В поле зрения поэта — не только Бельгия, а все человечество. Кузнец — олицетворение всемирного штурма пролетариев. И недаром В. И. Ленин — по свидетельству Н. К. Крупской — зачитывался произведениями Верхарна.
Поэт беспокоился о том, чтобы «в бой не опоздать», чтобы «подарить властительный свой стих народу». В те годы, когда многие его товарищи по перу замыкались в себе, пугливо отворачивались от суровой действительности, Верхарн считал себя участником великого движения тружеников, его певцом.

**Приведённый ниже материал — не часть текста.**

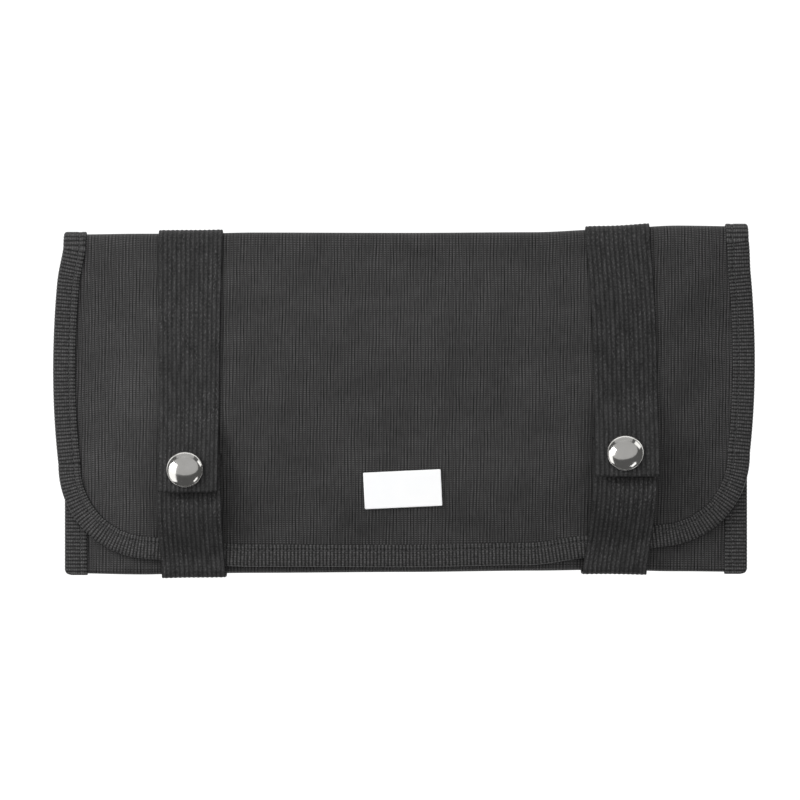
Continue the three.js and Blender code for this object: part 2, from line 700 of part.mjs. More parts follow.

Клинки, сработанные кузнецом, «клинки терпенья и молчанья», поднялись в тысяча девятьсот семнадцатом, через год после смерти Верхарна. Бельгия не всколыхнулась. В ее литературе одиноко возвышается фигура Верхарна — поэта, побратавшегося с обездоленными.
Через «языковую границу»
Фландрия позади. Началась Валлония. Это очень заметно: все вывески, все надписи заговорили по-французски. Одна насмешила меня истинно галльским каламбуром:
ЗДЕСЬ ИСПРАВЛЯЮТ ДУРНЫЕ ГОЛОВЫ
Речь идет, к сожалению, только о куклах. Острота украшает мастерскую, где чинят игрушки.
А вот еще вывеска-шутка:
КОСТЮМЫ ПО МЕРКЕ
Тут работает гробовщик.
Дома фермеров здесь поменьше, чем во Фландрии. И не так охорашиваются, не так усердно соревнуются в чистоте. Реже попадаются подстриженные кустики и ровные квадраты газонов. Здесь охотнее засадят весь участок фруктовыми деревьями. Селения беднее, чем на севере, на жирных илистых почвах. В жилище пахнет не воском для натирки полов, а чаще всего «джосом» — валлонским блюдом из рубленой капусты с салом.
Шоссе взлетает с холма на холм. Мелькают крыши хуторов. Говорят, когда великаны сдвигали тут постройки в города, эти дома проскользнули между пальцами, застряли в ложбинах и на гребнях земли.
На остановке, в маленьком городке, меня озадачило объявление у входа в церковь. Слова в основе французские, но как будто оборванные на согласных звуках. Это диалект валлонцев, самый северный из французских. Произносят твердо, без горловых звуков и звонко чокают.
Церковь по-валлонски приглашала крестьян на мессы. Других, светских надписей на местном наречии я не видел, — нынче, кажется, одни кюре поддерживают полузабытую письменность. Хотят прослыть защитниками народных традиций!